Proof of Work is a consensus mechanism in which participants, called miners, compete to solve a computationally difficult puzzle. The first to find a valid solution earns the right to add the next block of transactions to the blockchain and collects the associated block reward.

How it works

Miners repeatedly hash a block’s data together with a changing value called a nonce until the result falls below a network target. Finding that solution requires enormous numbers of guesses and therefore real electricity and hardware, but verifying a winning solution is instant for everyone else. The network automatically adjusts the difficulty so that blocks arrive at a roughly steady pace regardless of how much mining power is online.

Why it matters

The cost of mining is what secures the chain: to rewrite history an attacker would need to out-compute the honest majority, which is prohibitively expensive on a large network. The same energy cost is also Proof of Work’s main criticism, and it is the reason some networks favour proof of stake instead.

Example

Bitcoin is the best-known Proof of Work network. Litecoin and Bitcoin Cash also use it, each with their own hashing details.

FAQ
Frequently asked questions
Why does Proof of Work use so much electricity?
Finding a valid solution requires miners to make enormous numbers of hash guesses, which consumes real electricity and hardware.
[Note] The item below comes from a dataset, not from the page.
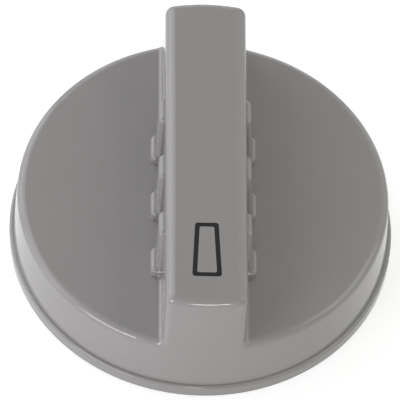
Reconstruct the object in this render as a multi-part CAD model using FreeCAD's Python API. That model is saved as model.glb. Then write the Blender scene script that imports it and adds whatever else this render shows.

That cost is not waste from a security standpoint; it is what makes attacking the chain prohibitively expensive.
How does the network keep block times steady?
The protocol automatically adjusts the difficulty of the puzzle based on how much mining power is online. If more miners join, difficulty rises so blocks still arrive at a roughly steady pace, and it falls if mining power drops.
What stops someone from rewriting the blockchain?
To rewrite history an attacker would have to redo the work and out-compute the honest majority of mining power, which is prohibitively expensive. This economic cost of mining is precisely what secures a Proof of Work chain.